__Directions for this task__
Quote the lines that run from the line containing "FAN.y, FAN.z, 20);" down to the line containing "for member in". Include both of those lines, reproduce each exactly, and omit everything else.

__Source records__
──────────

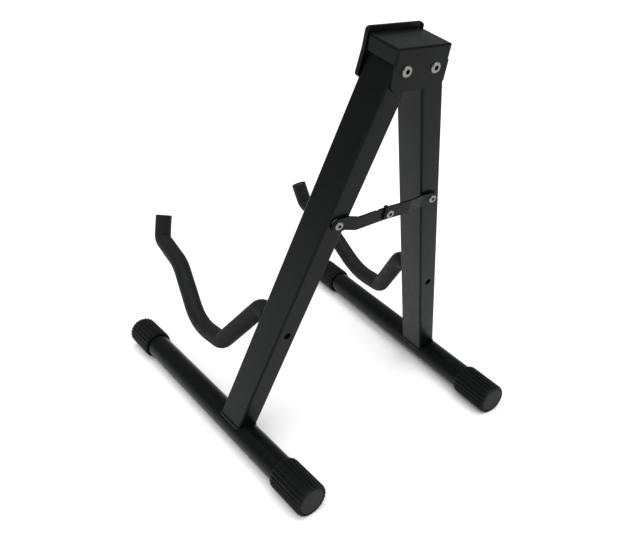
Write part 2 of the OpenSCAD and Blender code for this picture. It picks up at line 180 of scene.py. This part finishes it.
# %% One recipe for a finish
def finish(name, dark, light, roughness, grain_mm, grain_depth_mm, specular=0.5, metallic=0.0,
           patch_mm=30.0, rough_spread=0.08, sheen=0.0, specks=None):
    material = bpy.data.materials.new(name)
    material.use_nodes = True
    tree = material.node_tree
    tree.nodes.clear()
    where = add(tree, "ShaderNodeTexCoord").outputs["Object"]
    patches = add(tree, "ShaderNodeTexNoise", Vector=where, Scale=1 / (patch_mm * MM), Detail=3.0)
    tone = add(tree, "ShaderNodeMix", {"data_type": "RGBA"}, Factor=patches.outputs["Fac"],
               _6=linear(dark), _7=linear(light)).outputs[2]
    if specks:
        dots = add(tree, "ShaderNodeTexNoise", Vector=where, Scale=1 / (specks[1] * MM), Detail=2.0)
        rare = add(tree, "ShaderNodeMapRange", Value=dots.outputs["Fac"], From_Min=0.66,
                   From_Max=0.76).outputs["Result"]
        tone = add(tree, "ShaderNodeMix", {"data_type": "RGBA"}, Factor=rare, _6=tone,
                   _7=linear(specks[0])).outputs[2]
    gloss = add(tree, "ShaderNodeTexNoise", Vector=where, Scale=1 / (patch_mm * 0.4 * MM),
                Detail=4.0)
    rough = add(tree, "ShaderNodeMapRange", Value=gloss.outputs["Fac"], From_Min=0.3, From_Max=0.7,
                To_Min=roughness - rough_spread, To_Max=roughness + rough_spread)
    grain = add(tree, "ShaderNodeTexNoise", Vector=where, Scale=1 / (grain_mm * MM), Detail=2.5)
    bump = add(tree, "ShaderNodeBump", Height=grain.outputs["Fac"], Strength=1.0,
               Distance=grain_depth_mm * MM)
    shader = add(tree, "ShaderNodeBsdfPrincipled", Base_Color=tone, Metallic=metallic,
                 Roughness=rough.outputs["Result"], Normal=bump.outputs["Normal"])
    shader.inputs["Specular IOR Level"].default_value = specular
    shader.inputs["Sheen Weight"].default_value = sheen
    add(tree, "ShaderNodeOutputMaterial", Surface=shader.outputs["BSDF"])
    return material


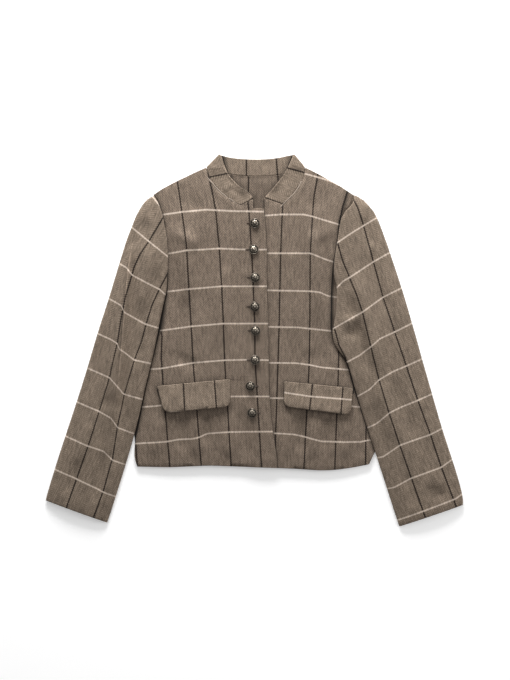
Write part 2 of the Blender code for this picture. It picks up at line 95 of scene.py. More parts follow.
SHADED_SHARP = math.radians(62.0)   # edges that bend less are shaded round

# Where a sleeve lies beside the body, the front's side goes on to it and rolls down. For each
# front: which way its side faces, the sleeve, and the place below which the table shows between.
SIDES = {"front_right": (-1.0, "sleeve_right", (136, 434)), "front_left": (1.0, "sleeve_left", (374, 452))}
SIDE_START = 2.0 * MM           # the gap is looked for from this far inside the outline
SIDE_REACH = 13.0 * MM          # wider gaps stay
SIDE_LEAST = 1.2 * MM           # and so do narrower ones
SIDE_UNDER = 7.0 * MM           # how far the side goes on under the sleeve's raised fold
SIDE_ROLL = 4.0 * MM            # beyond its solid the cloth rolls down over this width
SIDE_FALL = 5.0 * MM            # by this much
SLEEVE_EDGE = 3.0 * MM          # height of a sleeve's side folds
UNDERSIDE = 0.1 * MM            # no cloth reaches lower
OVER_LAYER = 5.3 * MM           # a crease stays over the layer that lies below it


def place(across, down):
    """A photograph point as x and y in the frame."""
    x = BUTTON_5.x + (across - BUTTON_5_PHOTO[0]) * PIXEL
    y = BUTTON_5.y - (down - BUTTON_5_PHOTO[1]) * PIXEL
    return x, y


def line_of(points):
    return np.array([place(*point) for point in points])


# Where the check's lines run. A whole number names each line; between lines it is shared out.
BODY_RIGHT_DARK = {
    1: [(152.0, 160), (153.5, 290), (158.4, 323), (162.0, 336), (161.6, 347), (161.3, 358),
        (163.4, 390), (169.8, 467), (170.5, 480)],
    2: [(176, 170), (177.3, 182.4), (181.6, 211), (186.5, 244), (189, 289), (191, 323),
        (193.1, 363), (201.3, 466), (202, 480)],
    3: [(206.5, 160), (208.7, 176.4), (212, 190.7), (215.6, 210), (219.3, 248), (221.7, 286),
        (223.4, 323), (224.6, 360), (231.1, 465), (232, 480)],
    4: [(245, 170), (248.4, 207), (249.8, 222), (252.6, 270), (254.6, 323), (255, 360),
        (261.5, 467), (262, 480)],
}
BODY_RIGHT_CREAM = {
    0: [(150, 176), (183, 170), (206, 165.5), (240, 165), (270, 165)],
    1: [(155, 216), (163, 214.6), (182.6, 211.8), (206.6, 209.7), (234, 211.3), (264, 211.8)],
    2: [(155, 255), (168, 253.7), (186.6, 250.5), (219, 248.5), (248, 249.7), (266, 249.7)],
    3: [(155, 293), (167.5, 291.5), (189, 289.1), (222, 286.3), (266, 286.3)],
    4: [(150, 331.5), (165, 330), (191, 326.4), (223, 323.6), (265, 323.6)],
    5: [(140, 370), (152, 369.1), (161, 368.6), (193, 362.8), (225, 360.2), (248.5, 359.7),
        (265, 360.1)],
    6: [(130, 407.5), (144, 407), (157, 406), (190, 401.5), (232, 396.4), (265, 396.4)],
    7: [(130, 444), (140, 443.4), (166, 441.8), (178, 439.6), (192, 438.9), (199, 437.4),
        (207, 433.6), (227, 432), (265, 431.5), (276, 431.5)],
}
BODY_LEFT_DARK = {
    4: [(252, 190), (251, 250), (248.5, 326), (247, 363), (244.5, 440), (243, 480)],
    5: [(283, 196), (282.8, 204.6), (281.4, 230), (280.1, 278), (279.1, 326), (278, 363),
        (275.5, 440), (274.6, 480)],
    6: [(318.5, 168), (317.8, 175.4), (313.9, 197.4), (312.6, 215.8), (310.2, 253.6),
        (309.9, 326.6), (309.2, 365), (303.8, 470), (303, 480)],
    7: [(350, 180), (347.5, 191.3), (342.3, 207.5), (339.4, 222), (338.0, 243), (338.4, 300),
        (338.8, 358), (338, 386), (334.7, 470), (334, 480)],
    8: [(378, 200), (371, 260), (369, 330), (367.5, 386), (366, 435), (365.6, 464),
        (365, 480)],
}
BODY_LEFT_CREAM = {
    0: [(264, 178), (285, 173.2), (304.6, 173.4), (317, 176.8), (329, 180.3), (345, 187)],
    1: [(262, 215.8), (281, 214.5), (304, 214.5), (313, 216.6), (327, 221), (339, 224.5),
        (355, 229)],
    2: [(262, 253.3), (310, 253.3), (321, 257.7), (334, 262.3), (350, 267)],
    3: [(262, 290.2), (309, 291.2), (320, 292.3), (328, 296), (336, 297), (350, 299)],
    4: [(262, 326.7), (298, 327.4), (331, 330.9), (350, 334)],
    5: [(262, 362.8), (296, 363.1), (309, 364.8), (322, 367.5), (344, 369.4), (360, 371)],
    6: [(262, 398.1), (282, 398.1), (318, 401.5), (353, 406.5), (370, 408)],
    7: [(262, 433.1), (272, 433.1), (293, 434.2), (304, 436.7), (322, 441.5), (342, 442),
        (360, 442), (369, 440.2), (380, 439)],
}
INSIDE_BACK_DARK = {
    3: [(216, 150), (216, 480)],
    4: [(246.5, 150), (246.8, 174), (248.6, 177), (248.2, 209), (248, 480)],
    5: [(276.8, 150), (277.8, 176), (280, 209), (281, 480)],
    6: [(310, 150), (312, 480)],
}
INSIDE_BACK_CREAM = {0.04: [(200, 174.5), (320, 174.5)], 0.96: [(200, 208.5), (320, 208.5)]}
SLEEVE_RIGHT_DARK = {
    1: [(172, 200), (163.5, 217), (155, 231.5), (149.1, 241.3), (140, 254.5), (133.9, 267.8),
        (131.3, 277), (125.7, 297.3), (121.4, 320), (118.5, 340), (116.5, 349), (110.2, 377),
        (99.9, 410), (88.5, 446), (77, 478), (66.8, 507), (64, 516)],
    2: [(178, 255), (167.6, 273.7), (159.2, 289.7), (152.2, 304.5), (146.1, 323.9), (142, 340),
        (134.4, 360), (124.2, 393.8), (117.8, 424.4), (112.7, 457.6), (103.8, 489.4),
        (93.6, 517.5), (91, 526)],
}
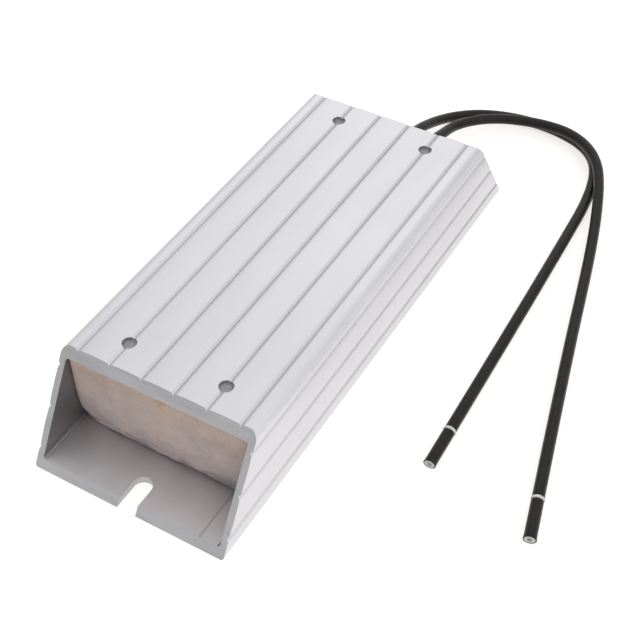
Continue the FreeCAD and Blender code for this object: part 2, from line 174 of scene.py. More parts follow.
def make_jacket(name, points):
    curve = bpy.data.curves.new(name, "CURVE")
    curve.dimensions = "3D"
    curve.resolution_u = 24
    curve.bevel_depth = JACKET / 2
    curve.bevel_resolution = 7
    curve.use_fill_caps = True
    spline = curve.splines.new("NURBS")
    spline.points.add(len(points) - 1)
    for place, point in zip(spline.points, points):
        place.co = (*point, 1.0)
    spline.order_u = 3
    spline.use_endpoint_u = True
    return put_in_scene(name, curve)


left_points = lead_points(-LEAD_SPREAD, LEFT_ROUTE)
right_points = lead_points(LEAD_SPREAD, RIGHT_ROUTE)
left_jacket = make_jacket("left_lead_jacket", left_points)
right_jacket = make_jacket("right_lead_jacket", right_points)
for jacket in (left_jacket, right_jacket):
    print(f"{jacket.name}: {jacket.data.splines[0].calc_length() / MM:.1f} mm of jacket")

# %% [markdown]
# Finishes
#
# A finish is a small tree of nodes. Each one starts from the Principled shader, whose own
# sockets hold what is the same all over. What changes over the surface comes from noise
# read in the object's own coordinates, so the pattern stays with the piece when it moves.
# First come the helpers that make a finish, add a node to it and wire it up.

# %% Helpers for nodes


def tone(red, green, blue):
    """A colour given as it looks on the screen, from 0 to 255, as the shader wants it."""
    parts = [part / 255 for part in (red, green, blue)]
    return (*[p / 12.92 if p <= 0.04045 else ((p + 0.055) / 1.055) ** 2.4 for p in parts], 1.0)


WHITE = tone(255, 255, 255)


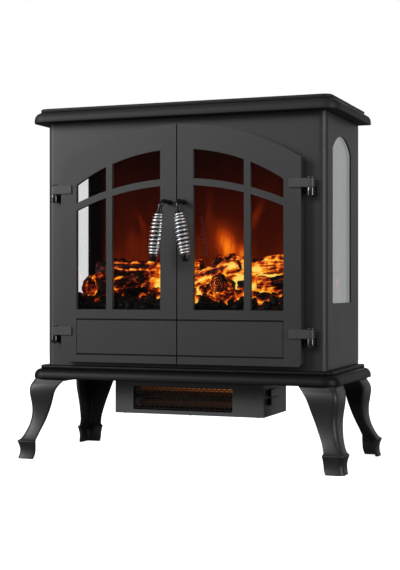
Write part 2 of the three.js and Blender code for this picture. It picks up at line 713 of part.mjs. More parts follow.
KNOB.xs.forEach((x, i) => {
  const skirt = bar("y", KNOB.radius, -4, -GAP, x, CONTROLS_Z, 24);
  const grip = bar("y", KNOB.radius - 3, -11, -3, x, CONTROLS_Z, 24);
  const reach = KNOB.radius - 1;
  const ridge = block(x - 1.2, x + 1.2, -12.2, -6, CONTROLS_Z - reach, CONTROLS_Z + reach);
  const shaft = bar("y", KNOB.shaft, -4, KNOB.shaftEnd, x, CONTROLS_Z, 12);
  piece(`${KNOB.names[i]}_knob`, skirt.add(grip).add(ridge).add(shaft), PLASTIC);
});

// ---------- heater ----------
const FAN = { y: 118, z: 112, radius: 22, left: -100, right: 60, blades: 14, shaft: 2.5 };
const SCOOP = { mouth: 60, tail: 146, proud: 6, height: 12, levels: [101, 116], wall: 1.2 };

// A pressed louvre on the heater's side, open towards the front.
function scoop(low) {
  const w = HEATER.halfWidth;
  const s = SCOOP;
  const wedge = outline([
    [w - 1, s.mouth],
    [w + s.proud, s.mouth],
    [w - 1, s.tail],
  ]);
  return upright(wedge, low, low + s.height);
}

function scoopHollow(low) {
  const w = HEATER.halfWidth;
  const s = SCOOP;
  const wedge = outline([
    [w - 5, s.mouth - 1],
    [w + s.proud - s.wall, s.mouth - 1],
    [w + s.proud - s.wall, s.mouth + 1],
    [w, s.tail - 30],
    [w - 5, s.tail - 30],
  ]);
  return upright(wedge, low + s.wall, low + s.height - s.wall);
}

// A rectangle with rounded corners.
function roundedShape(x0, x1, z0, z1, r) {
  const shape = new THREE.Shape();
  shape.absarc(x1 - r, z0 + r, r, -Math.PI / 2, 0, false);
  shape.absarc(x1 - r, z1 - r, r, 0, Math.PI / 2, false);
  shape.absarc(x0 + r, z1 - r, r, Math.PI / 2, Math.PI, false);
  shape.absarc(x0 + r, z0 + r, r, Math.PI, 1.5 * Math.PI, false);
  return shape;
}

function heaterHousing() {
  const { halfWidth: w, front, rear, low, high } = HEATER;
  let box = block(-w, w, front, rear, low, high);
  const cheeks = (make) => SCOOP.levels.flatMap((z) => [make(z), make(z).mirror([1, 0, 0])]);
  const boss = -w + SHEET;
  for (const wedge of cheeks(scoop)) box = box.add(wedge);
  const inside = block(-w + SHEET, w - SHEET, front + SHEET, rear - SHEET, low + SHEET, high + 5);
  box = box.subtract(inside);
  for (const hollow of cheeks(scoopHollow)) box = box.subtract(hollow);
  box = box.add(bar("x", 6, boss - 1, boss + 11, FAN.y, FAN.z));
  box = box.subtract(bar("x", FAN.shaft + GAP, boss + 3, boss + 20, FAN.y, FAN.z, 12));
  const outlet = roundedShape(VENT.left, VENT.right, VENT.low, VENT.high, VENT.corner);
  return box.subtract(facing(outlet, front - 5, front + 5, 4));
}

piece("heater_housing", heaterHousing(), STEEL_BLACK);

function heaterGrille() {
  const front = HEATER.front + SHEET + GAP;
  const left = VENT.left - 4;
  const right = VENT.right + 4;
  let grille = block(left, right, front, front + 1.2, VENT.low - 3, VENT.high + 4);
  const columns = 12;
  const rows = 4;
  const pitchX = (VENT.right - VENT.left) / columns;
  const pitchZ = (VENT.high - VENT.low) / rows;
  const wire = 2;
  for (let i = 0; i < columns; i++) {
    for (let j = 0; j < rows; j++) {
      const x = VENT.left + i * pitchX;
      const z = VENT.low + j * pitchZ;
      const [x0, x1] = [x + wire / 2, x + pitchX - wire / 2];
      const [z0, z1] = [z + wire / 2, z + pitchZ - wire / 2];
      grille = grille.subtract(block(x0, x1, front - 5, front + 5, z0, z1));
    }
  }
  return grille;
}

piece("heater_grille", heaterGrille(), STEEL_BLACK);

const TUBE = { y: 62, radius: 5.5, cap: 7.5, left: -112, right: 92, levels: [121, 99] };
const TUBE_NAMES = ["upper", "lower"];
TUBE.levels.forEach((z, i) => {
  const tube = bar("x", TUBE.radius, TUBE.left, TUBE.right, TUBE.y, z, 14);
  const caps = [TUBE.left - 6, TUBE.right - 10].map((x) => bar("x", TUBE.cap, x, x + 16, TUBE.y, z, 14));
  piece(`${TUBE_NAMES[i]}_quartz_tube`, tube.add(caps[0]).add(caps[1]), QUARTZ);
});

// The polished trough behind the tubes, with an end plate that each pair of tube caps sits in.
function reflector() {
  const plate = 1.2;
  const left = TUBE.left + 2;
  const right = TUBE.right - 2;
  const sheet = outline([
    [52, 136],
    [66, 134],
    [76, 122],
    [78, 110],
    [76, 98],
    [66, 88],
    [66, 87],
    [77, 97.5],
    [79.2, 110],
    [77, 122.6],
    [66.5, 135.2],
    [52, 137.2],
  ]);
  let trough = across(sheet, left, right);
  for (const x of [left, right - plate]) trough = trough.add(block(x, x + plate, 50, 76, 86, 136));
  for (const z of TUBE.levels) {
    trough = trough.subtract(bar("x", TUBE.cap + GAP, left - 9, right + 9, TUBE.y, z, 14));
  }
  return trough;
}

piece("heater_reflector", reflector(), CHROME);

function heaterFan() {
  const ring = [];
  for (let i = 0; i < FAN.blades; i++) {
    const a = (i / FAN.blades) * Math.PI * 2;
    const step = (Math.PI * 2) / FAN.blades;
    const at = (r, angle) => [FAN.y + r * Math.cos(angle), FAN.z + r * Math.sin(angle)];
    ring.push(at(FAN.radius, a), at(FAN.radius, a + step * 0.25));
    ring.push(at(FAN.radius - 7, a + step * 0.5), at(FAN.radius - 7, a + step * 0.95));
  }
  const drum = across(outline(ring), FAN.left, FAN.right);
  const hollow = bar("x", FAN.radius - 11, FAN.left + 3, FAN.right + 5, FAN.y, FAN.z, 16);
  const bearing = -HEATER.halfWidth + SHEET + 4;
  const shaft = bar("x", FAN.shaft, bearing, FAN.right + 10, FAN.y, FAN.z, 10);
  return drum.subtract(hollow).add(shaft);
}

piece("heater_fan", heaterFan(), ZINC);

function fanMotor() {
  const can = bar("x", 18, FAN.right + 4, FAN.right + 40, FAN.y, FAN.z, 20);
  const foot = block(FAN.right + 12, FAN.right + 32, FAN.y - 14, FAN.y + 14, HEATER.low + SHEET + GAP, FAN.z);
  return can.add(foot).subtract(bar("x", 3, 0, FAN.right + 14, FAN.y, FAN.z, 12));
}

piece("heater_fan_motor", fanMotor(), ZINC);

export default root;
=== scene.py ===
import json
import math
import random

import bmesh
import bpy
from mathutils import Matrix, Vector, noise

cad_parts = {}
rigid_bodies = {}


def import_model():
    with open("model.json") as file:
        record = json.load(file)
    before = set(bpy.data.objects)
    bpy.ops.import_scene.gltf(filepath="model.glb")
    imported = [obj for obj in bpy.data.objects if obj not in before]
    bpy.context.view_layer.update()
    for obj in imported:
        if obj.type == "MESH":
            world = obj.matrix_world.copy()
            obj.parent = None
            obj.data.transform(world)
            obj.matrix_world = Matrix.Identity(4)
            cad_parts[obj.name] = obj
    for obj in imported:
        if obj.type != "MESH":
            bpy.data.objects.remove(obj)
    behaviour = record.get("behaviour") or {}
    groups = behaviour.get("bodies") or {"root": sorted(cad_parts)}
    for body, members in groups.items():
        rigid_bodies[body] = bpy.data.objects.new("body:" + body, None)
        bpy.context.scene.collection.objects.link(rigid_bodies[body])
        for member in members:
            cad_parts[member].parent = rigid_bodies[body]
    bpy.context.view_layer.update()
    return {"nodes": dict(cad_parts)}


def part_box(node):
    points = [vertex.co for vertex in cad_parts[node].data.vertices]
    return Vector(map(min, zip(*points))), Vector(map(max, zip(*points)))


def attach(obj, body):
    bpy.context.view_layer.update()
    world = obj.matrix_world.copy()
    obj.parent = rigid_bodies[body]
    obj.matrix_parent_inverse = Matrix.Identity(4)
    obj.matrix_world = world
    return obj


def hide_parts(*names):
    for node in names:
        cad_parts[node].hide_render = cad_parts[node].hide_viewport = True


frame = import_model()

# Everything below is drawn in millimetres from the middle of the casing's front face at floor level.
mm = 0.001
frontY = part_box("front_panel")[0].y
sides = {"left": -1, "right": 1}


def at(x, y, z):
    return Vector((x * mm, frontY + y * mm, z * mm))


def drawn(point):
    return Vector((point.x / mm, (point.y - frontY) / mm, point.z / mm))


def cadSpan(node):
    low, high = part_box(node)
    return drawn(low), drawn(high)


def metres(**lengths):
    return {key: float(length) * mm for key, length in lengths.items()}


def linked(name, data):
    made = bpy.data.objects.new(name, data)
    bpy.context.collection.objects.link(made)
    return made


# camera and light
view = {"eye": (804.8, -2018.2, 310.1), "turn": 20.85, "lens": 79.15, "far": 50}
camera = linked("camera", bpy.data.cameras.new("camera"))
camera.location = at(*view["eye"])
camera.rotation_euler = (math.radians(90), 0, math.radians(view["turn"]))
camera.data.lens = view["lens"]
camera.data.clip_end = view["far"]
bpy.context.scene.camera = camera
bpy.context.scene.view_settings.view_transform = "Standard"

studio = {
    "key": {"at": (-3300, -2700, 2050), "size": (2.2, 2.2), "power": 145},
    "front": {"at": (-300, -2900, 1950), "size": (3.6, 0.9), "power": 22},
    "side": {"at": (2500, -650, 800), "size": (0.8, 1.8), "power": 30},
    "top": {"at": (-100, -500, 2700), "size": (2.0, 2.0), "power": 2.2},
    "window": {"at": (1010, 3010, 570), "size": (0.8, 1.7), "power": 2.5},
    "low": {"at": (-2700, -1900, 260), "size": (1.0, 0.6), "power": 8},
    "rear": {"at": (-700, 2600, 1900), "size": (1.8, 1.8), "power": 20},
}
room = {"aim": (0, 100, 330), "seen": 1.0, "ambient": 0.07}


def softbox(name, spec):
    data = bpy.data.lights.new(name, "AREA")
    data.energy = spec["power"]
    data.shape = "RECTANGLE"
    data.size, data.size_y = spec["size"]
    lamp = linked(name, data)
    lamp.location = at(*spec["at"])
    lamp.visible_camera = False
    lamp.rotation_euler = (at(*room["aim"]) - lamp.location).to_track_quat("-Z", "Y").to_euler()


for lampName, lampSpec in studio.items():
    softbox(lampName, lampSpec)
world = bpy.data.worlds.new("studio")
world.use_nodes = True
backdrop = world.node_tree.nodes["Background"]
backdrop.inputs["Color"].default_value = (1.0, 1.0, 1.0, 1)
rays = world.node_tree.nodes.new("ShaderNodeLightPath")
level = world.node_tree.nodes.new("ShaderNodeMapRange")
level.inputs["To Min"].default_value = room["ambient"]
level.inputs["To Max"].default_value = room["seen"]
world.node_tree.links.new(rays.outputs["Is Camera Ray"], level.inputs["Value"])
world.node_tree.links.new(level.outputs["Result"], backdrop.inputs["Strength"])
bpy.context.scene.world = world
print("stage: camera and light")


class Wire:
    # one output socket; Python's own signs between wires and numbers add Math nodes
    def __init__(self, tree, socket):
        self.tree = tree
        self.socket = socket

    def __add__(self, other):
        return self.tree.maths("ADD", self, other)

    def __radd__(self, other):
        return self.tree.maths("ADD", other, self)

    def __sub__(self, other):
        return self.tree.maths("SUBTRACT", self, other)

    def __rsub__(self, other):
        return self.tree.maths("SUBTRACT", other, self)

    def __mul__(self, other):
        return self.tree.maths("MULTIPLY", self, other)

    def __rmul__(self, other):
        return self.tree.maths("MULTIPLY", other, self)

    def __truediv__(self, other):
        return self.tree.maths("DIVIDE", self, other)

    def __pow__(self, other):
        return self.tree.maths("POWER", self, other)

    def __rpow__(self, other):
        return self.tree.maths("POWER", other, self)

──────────

__Written answer__
  const can = bar("x", 18, FAN.right + 4, FAN.right + 40, FAN.y, FAN.z, 20);
  const foot = block(FAN.right + 12, FAN.right + 32, FAN.y - 14, FAN.y + 14, HEATER.low + SHEET + GAP, FAN.z);
  return can.add(foot).subtract(bar("x", 3, 0, FAN.right + 14, FAN.y, FAN.z, 12));
}

piece("heater_fan_motor", fanMotor(), ZINC);

export default root;
=== scene.py ===
import json
import math
import random

import bmesh
import bpy
from mathutils import Matrix, Vector, noise

cad_parts = {}
rigid_bodies = {}


def import_model():
    with open("model.json") as file:
        record = json.load(file)
    before = set(bpy.data.objects)
    bpy.ops.import_scene.gltf(filepath="model.glb")
    imported = [obj for obj in bpy.data.objects if obj not in before]
    bpy.context.view_layer.update()
    for obj in imported:
        if obj.type == "MESH":
            world = obj.matrix_world.copy()
            obj.parent = None
            obj.data.transform(world)
            obj.matrix_world = Matrix.Identity(4)
            cad_parts[obj.name] = obj
    for obj in imported:
        if obj.type != "MESH":
            bpy.data.objects.remove(obj)
    behaviour = record.get("behaviour") or {}
    groups = behaviour.get("bodies") or {"root": sorted(cad_parts)}
    for body, members in groups.items():
        rigid_bodies[body] = bpy.data.objects.new("body:" + body, None)
        bpy.context.scene.collection.objects.link(rigid_bodies[body])
        for member in members:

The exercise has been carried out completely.